User-Agent: Mozilla Thunderbird
Cancel-Lock: sha1:ZBMQ0NKTAjE8PGUrfmRKNiR06X8=
In-Reply-To: <86fru6gsqr.fsf@linuxsc.com>
Content-Language: en-GB
Bytes: 3390

On 25/05/2024 10:12, Tim Rentsch wrote:
> bart <bc@freeuk.com> writes:
> 

> It looks like your hash function was tuned for this testing
> setup.  With different choices for testing it does much
> worse.

It wasn't tuned at all; it was a copy of what I've longed used within my 
lexers.

It is designed to give a good spread when inputs are similar or change 
sequentially. (Well, not exactly designed; more trial and error.)

> The testing is done with malloc() blocks all of the same
> requested size, and that size is 1.  Typical workloads
> are likely to be both larger and more variable.
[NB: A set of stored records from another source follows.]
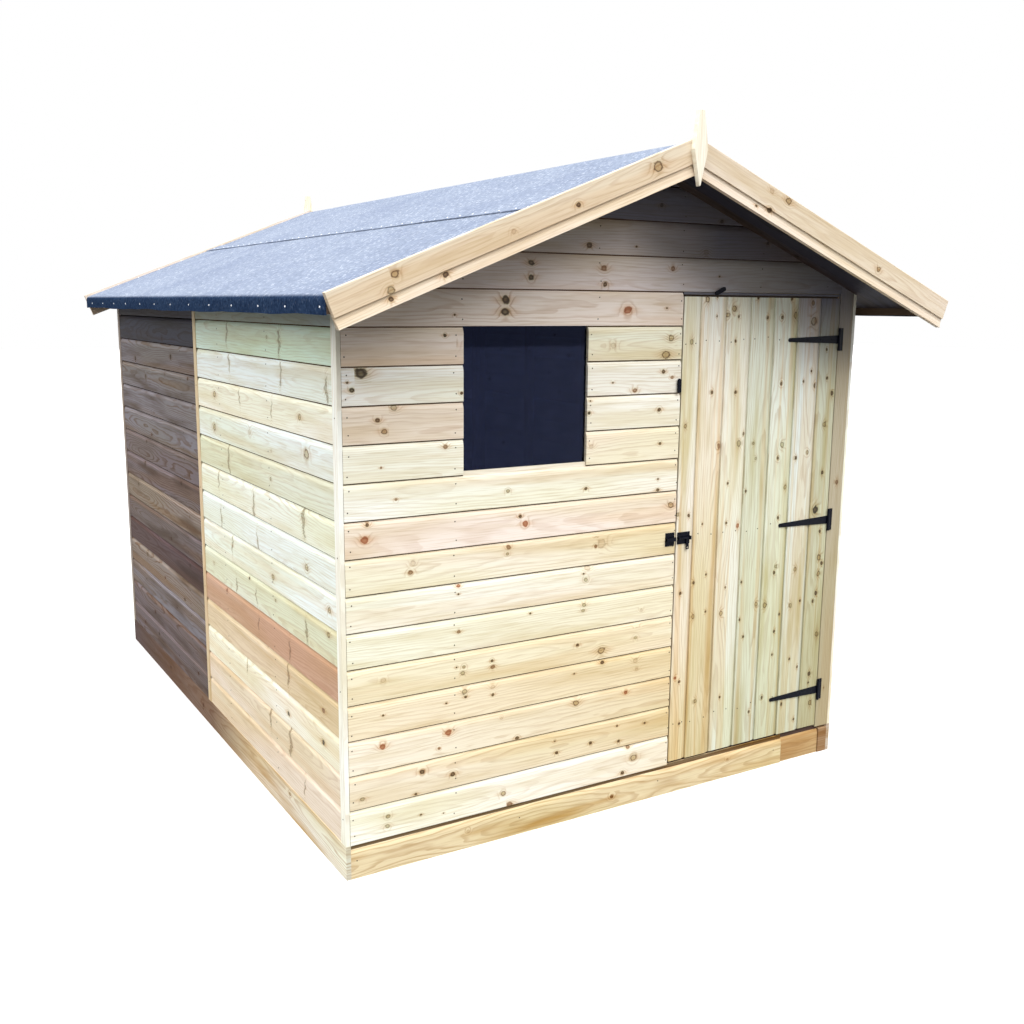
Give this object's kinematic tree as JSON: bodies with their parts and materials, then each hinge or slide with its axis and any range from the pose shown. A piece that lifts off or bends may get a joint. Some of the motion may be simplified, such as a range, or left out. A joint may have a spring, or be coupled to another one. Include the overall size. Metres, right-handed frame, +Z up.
{
  "type": "wooden garden shed",
  "caption": "Apex garden shed clad in shiplap boards, with a ledged door on T hinges, a pad bolt, turn buttons, a fixed window and a felted roof.",
  "frame": {"origin": "centre of the shed's outline, on the ground", "axes": "+X to the right along the front, +Y back from the door wall, +Z up"},
  "size_m": [2.42, 3.33, 2.374],
  "materials": {
    "cladding_timber": "pressure-treated softwood, planed and unpainted",
    "door_timber": "pressure-treated softwood, pale with a green cast",
    "bargeboard_timber": "planed softwood, warm and clean",
    "framing_timber": "sawn treated framing timber",
    "roof_and_floor_boards": "tongued boards, sawn inside face",
    "plinth_timber": "treated softwood, stained near the ground",
    "mineral_felt": "mineral-faced roofing felt",
    "window_glass": "clear sheet glass",
    "black_ironwork": "black japanned steel"
  },
  "bodies": {
    "shed": {"bolt_keep": "black_ironwork", "cover_strips": "cladding_timber", "door_stops": "framing_timber", "eaves_fascias": "framing_timber", "eaves_felt": "mineral_felt", "finials": "bargeboard_timber", "floor_bearers": "framing_timber", "floor_boards": "roof_and_floor_boards", "front_bargeboards": "bargeboard_timber", "front_board_over_window": "cladding_timber", "front_boards_below_window": "cladding_timber", "front_boards_beside_window": "cladding_timber", "front_gable": "cladding_timber", "front_plinth": "plinth_timber", "front_sill_bearer": "plinth_timber", "front_wall_rails": "framing_timber", "front_wall_studs": "framing_timber", "gable_rafters": "framing_timber", "hinge_plates": "black_ironwork", "hinge_post": "cladding_timber", "left_roof_deck": "roof_and_floor_boards", "left_wall_front_panel": "cladding_timber", "left_wall_rear_panel": "cladding_timber", "rear_bargeboards": "bargeboard_timber", "rear_plinth": "plinth_timber", "rear_wall": "cladding_timber", "rear_wall_rails": "framing_timber", "rear_wall_studs": "framing_timber", "ridge_felt": "mineral_felt", "right_roof_deck": "roof_and_floor_boards", "right_wall_front_panel": "cladding_timber", "right_wall_rear_panel": "cladding_timber", "roof_purlins": "framing_timber", "side_plinths": "plinth_timber", "side_wall_rails": "framing_timber", "side_wall_studs": "framing_timber", "window_beads": "framing_timber", "window_glass": "window_glass"},
    "door": {"door_boards": "door_timber", "door_ledges": "door_timber", "hinge_straps": "black_ironwork", "bolt_plate": "black_ironwork"},
    "bolt": {"bolt": "black_ironwork"},
    "top_button": {"top_turn_button": "black_ironwork"},
    "side_button": {"side_turn_button": "black_ironwork"}
  },
  "joints": [
    {"name": "door_swing", "type": "hinge", "parent": "shed", "child": "door", "pos_m": [0.9765, -1.3525, 0], "axis": [0, 0, 1], "range_deg": [0, 75]},
    {"name": "bolt_slide", "type": "slide", "parent": "door", "child": "bolt", "axis": [-1, 0, 0], "range_m": [0, 0.028]},
    {"name": "top_button_turn", "type": "hinge", "parent": "shed", "child": "top_button", "pos_m": [0.373, -1.351, 1.844], "axis": [0, -1, 0], "continuous": true},
    {"name": "side_button_turn", "type": "hinge", "parent": "shed", "child": "side_button", "pos_m": [0.204, -1.351, 1.519], "axis": [0, -1, 0], "continuous": true}
  ]
}
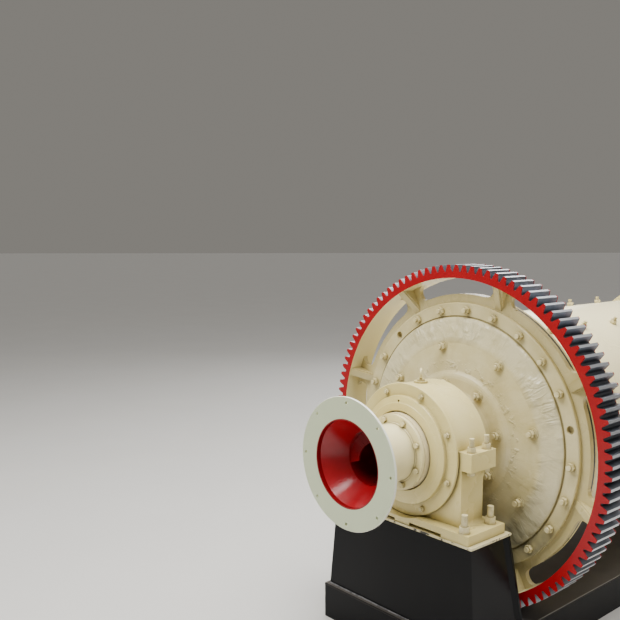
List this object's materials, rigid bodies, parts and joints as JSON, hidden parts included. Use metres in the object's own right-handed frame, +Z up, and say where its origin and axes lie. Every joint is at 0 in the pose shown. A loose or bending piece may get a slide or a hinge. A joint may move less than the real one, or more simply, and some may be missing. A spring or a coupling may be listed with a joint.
{
  "type": "ball mill",
  "caption": "Horizontal ball mill: bolted steel drum with a girth gear, hollow trunnions in split bearings on plinths, and flanged feed and discharge spouts on a long base.",
  "frame": {"origin": "on the ground under the middle of the mill, at the centre of the bounding box's bottom", "axes": "+Z up, +Y along the mill axis from the feed end to the discharge end, +X to the side seen in the picture"},
  "size_m": [1.7916, 4.116, 1.921],
  "materials": {
    "cream_paint": "semi-gloss cream paint on cast and fabricated steel",
    "cream_bolts": "cream paint over the bolts, nuts and studs",
    "spout_grey_cream": "smooth grey-cream paint",
    "red_paint": "glossy red paint",
    "gear_red_and_steel": "red paint on both faces, machined bare steel on the teeth",
    "black_paint": "glossy black paint on fabricated steel plate",
    "journal_steel": "turned and polished journal",
    "bronze": "machined bearing bronze"
  },
  "bodies": {
    "mill_frame": {"base_end_beams": "black_paint", "base_rails": "black_paint", "base_cross_beams": "black_paint", "base_deck": "black_paint", "plinth_feed": "black_paint", "plinth_discharge": "black_paint", "seat_plate_feed": "cream_paint", "seat_plate_discharge": "cream_paint", "housing_feed": "cream_paint", "housing_discharge": "cream_paint", "cap_feed": "cream_paint", "cap_discharge": "cream_paint", "bush_feed": "bronze", "bush_discharge": "bronze", "cover_feed": "cream_paint", "cover_discharge": "cream_paint", "rear_ring_feed": "cream_paint", "rear_ring_discharge": "cream_paint", "cover_bolts_feed": "cream_bolts", "cover_bolts_discharge": "cream_bolts", "cap_studs_feed": "cream_bolts", "cap_studs_discharge": "cream_bolts", "hold_bolts_feed": "cream_bolts", "hold_bolts_discharge": "cream_bolts", "eyes": "cream_bolts"},
    "drum": {"shell": "cream_paint", "shell_flanges": "cream_paint", "shell_bolts": "cream_bolts", "head_feed": "cream_paint", "head_discharge": "cream_paint", "trunnion_feed": "journal_steel", "trunnion_discharge": "journal_steel", "gear_rim": "gear_red_and_steel", "gear_spider": "cream_paint", "head_bolts_feed": "cream_bolts", "head_bolts_discharge": "cream_bolts", "liner_bolts_feed": "cream_bolts", "liner_bolts_discharge": "cream_bolts", "spout_feed": "spout_grey_cream", "spout_discharge": "spout_grey_cream", "cone_feed": "red_paint", "cone_discharge": "red_paint", "feed_vane": "red_paint", "spout_bolts_feed": "cream_bolts", "spout_bolts_discharge": "cream_bolts"}
  },
  "joints": [
    {"name": "drum_spin", "type": "hinge", "parent": "mill_frame", "child": "drum", "pos_m": [0, 0, 1.025], "axis": [0, 1, 0], "continuous": true}
  ]
}
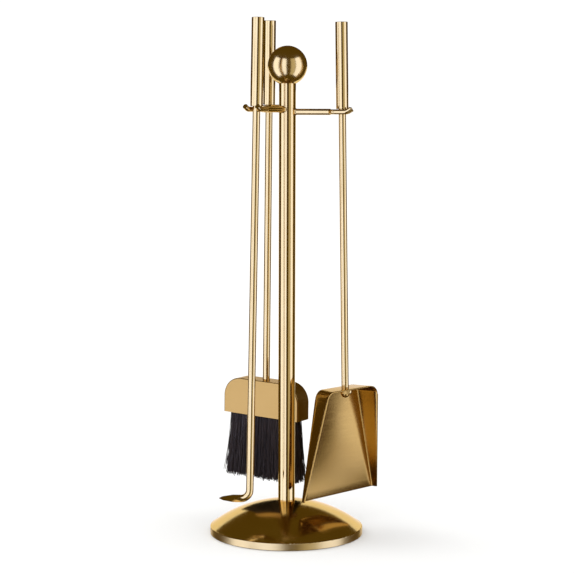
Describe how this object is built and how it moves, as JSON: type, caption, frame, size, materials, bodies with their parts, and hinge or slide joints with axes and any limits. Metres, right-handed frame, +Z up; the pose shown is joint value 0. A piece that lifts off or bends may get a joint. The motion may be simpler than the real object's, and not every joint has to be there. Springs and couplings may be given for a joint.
{
  "type": "fireplace tool set",
  "caption": "Brass fireplace tool set: domed weighted base and ball-topped post with wire forks that hold a poker, a brush and a shovel by their tube handles.",
  "frame": {"origin": "on the floor at the centre of the round base, under the post's axis", "axes": "+Z up along the post; +X toward the shovel's side, +Y toward the brush's side, so the set is seen from -Y in its usual view"},
  "size_m": [0.2231, 0.2243, 0.6748],
  "materials": {
    "dome_brass": "spun and lathe-brushed, satin, clear lacquer",
    "tube_brass": "drawn tube, lengthwise satin polish",
    "handle_brass": "drawn tube, lengthwise satin polish",
    "rod_brass": "drawn rod, lengthwise satin polish",
    "wire_brass": "drawn wire, bent and satin polished",
    "sheet_brass": "folded sheet, brushed satin",
    "fitting_brass": "turned, satin",
    "steel": "zinc plated, dull",
    "cast_iron": "raw sand casting",
    "felt": "pressed felt",
    "core_wood": "unfinished beech",
    "bristle": "black bristle, matt"
  },
  "bodies": {
    "stand": {"base_shell": "dome_brass", "base_weight": "cast_iron", "base_plate": "steel", "felt_pad": "felt", "base_bolt": "steel", "base_washer": "steel", "post_tube": "tube_brass", "post_foot_plug": "steel", "post_head_plug": "steel", "finial_stud": "steel", "ball_finial": "dome_brass", "poker_arm": "wire_brass", "brush_arm": "wire_brass", "shovel_arm": "wire_brass", "poker_fork": "wire_brass", "brush_fork": "wire_brass", "shovel_fork": "wire_brass"},
    "poker": {"poker_handle": "handle_brass", "poker_handle_cap": "handle_brass", "poker_handle_bush": "handle_brass", "poker_rod": "rod_brass"},
    "brush": {"brush_handle": "handle_brass", "brush_handle_cap": "handle_brass", "brush_handle_bush": "handle_brass", "brush_rod": "rod_brass", "brush_cover": "sheet_brass", "brush_core": "core_wood", "brush_insert": "fitting_brass", "brush_bristles": "bristle"},
    "shovel": {"shovel_handle": "handle_brass", "shovel_handle_cap": "handle_brass", "shovel_handle_bush": "handle_brass", "shovel_rod": "rod_brass", "shovel_pan": "sheet_brass", "shovel_nut": "fitting_brass", "shovel_washer": "fitting_brass", "shovel_rivets": "fitting_brass"}
  },
  "joints": [
    {"name": "poker_lift_off", "type": "slide", "parent": "stand", "child": "poker", "axis": [-0.3851, -0.593, 0.7071], "range_m": [0, 0.25]},
    {"name": "brush_lift_off", "type": "slide", "parent": "stand", "child": "brush", "axis": [-0.2418, 0.6645, 0.7071], "range_m": [0, 0.25]},
    {"name": "shovel_lift_off", "type": "slide", "parent": "stand", "child": "shovel", "axis": [0.7002, -0.0984, 0.7071], "range_m": [0, 0.25]}
  ]
}
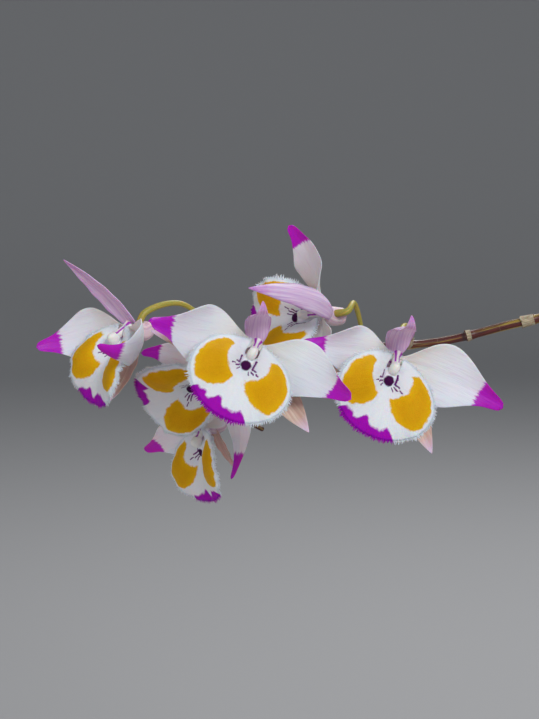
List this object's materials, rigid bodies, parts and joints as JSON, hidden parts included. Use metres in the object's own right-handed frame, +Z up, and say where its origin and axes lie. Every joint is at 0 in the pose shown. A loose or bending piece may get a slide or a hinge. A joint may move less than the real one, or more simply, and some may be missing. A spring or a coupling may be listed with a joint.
{
  "type": "potted dendrobium devonianum",
  "caption": "Orchid in a clay pot: a leafless cane arches over and carries a spray of fringed, yellow-blotched white flowers tipped with purple, beside older canes and leafy new growths.",
  "frame": {"origin": "middle of the pot's flat base, on the surface that it stands on", "axes": "+Z up; the flowering cane arches over to -X and its flowers look towards -Y"},
  "size_m": [0.3392, 0.1618, 0.2901],
  "materials": {
    "clay": "matte",
    "bark": "matte",
    "cane": "satin",
    "dry_cane": "matte",
    "leaf": "satin",
    "sepal": "satin",
    "petal": "satin",
    "lip": "matte",
    "pedicel": "satin"
  },
  "bodies": {
    "root": {"pot": "clay", "bark": "bark", "flowering_cane": "cane", "old_cane_right": "dry_cane", "old_cane_back": "dry_cane", "tall_shoot": "leaf", "small_shoot": "leaf", "flower_1_sepals": "sepal", "flower_1_petals": "petal", "flower_1_lip": "lip", "flower_1_pedicel": "pedicel", "flower_2_sepals": "sepal", "flower_2_petals": "petal", "flower_2_lip": "lip", "flower_2_pedicel": "pedicel", "flower_3_sepals": "sepal", "flower_3_petals": "petal", "flower_3_lip": "lip", "flower_3_pedicel": "pedicel", "flower_4_sepals": "sepal", "flower_4_petals": "petal", "flower_4_lip": "lip", "flower_4_pedicel": "pedicel", "flower_5_sepals": "sepal", "flower_5_petals": "petal", "flower_5_lip": "lip", "flower_5_pedicel": "pedicel", "flower_6_sepals": "sepal", "flower_6_petals": "petal", "flower_6_lip": "lip", "flower_6_pedicel": "pedicel"}
  },
  "joints": []
}
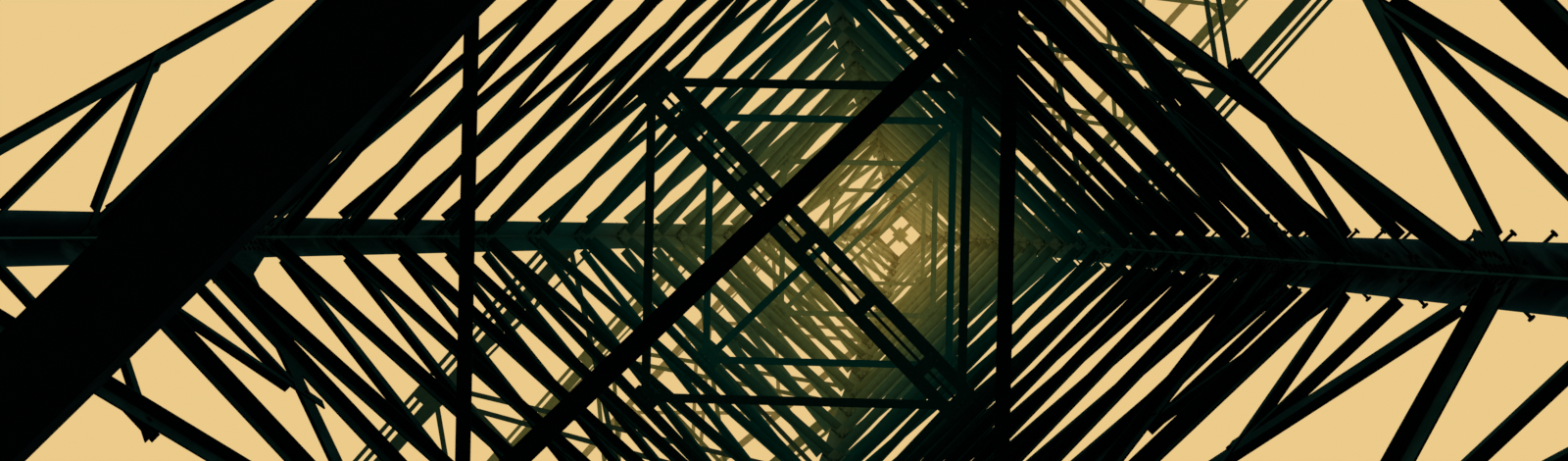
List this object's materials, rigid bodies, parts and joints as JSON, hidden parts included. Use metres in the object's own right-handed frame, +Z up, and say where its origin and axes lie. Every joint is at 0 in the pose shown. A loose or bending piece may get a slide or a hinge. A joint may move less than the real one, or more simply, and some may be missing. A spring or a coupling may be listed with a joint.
{
  "type": "lattice transmission pylon, half-size scale model",
  "caption": "Square tapered lattice tower of bolted angles on footings, with plan frames, X-braced faces, blunt box crossarms in tiers and a small earth-wire peak.",
  "frame": {"origin": "on the ground, at the centre of the four footings", "axes": "+Z up, crossarms along X, the line that the tower carries runs along Y"},
  "size_m": [8.1222, 4.8344, 28.1402],
  "materials": {
    "leg_steel": "weathered dark green paint over galvanised angle",
    "brace_steel": "weathered dark green paint over galvanised angle",
    "frame_steel": "weathered dark green paint over galvanised angle",
    "arm_steel": "weathered green paint over galvanised angle",
    "peak_steel": "pale weathered paint",
    "concrete": "cast concrete, board-marked and weathered"
  },
  "bodies": {
    "root": {"crossarm_east_low": "arm_steel", "crossarm_east_mid": "arm_steel", "crossarm_east_top": "arm_steel", "crossarm_west_low": "arm_steel", "crossarm_west_mid": "arm_steel", "crossarm_west_top": "arm_steel", "face_east_base": "brace_steel", "face_east_lower": "brace_steel", "face_east_middle": "brace_steel", "face_east_top": "brace_steel", "face_east_upper": "brace_steel", "face_north_base": "brace_steel", "face_north_lower": "brace_steel", "face_north_middle": "brace_steel", "face_north_top": "brace_steel", "face_north_upper": "brace_steel", "face_south_base": "brace_steel", "face_south_lower": "brace_steel", "face_south_middle": "brace_steel", "face_south_top": "brace_steel", "face_south_upper": "brace_steel", "face_west_base": "brace_steel", "face_west_lower": "brace_steel", "face_west_middle": "brace_steel", "face_west_top": "brace_steel", "face_west_upper": "brace_steel", "footing_northeast": "concrete", "footing_northwest": "concrete", "footing_southeast": "concrete", "footing_southwest": "concrete", "frame_belt": "frame_steel", "frame_double_tie": "frame_steel", "frame_low_arms": "frame_steel", "frame_mid_arms": "frame_steel", "frame_top_arms": "frame_steel", "leg_northeast_lower": "leg_steel", "leg_northeast_upper": "leg_steel", "leg_northwest_lower": "leg_steel", "leg_northwest_upper": "leg_steel", "leg_southeast_lower": "leg_steel", "leg_southeast_upper": "leg_steel", "leg_southwest_lower": "leg_steel", "leg_southwest_upper": "leg_steel", "peak": "peak_steel", "tie_lower": "frame_steel"}
  },
  "joints": []
}
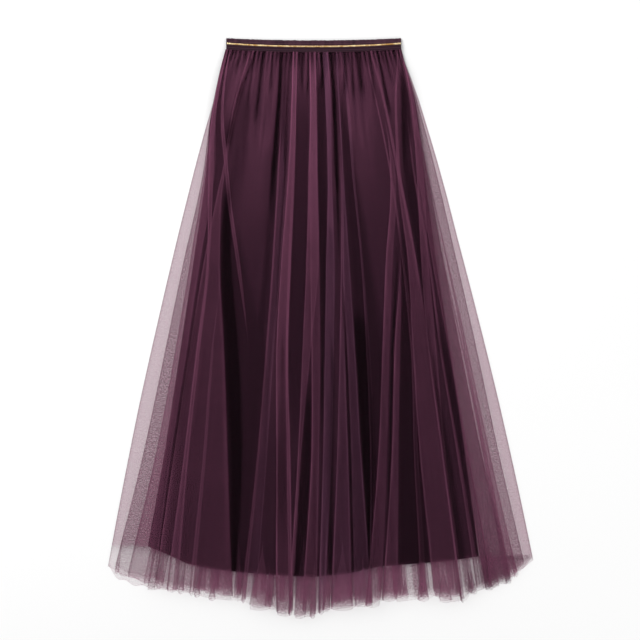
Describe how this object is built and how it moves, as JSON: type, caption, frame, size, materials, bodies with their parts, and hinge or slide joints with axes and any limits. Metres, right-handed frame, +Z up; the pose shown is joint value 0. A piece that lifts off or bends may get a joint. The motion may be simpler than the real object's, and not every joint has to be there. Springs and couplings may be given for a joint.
{
  "type": "tulle skirt",
  "caption": "Full-length gathered tulle skirt laid flat, with two net layers over an opaque lining, an elastic waistband and a fine metallic piping",
  "frame": {"origin": "the middle of the laid skirt's footprint, on the surface it lies on", "axes": "+X across the skirt towards its right side in the picture, +Y from the hem up to the waist, +Z up from the surface"},
  "size_m": [0.68, 0.925, 0.023],
  "materials": {
    "outer_tulle": "sheer plum net",
    "inner_tulle": "sheer dark plum net",
    "lining_satin": "soft dark satin",
    "ribbed_elastic": "ribbed matt elastic",
    "gold_cord": "twisted metallic thread"
  },
  "bodies": {
    "root": {"waistband": "ribbed_elastic", "gold_piping": "gold_cord", "tulle_outer_front": "outer_tulle", "tulle_outer_back": "outer_tulle", "tulle_inner_front": "inner_tulle", "tulle_inner_back": "inner_tulle", "lining_front": "lining_satin", "lining_back": "lining_satin"}
  },
  "joints": []
}
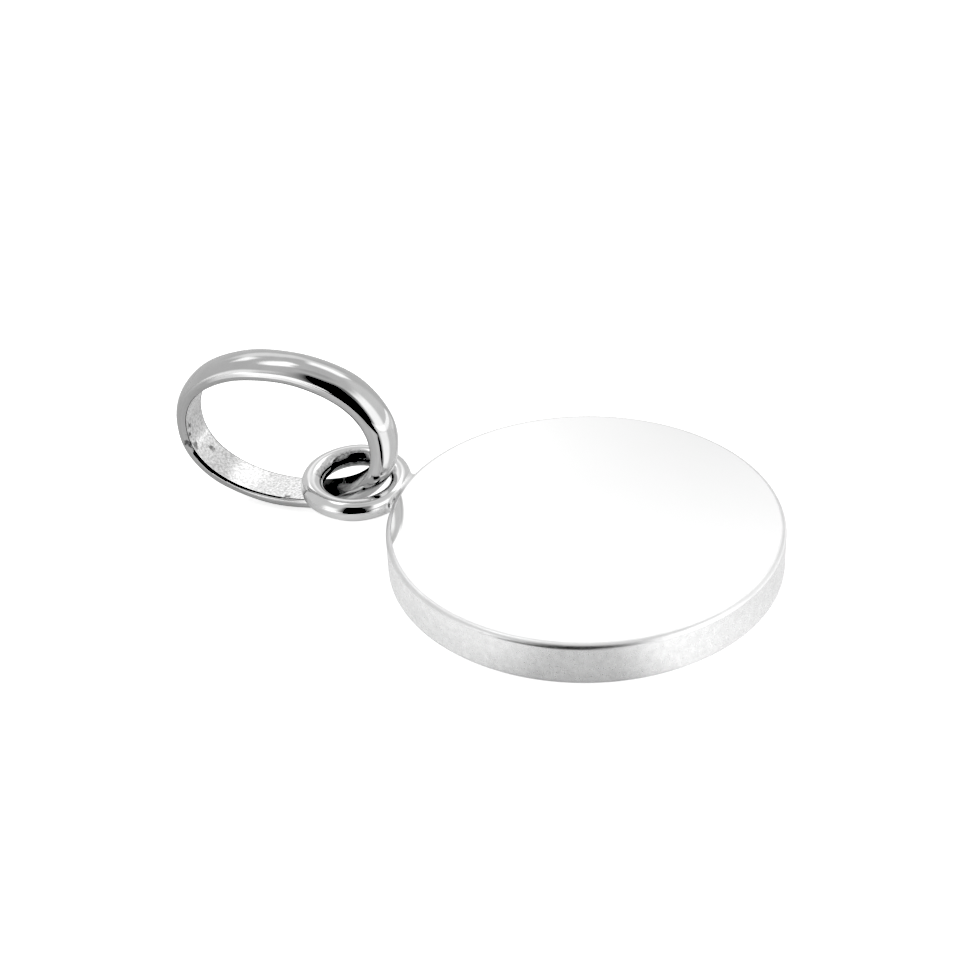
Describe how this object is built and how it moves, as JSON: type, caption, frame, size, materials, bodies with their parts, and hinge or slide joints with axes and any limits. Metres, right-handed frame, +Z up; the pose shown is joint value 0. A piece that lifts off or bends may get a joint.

> When adding a new entry finds a collision with an old
> entry, linear probing is used to find a free slot.  It's
> well understood that linear probing suffers badly as the
> load factor goes up.  Better to take a few high bits of
> the hash value -- as few as five or six is fine -- to
> have the reprobe sequences have different strides.
> 
> Your hash function is expensive to compute, moreso even
> than the "FNV" function shown earlier.

You mean Malcolm's version? That also uses a loop. Neither need to 
process all 8 bytes of a 64-bit pointer; 6 will do, and probably just 4.
And such a loop can be trivially unrolled.

   In a case like
> this one where the compares are cheap, it's better to
> have a dumb-but-fast hash function that might need a
> few more looks to find an open slot, because the cost
> of looking is so cheap compared to computing the hash
> function.

My first thought in this thread was to just make use of the pointer 
value directly. My version was written only to compare against Malcolm's 
FNV code.

If I try the other suggestions, RH's and KK's which simply shift the 
pointer value (similar to my idea), the results I got were interesting: 
sometimes there were zero clashes (almost as though bits 4 to 19 of the 
pointer were a perfect hash), but sometimes there were millions.

But when I tried to mix up the input values, then all methods seemed to 
converge to similar results.

In that case you might as well use the simplest and fastest method.

However it really needs testing within the actual application.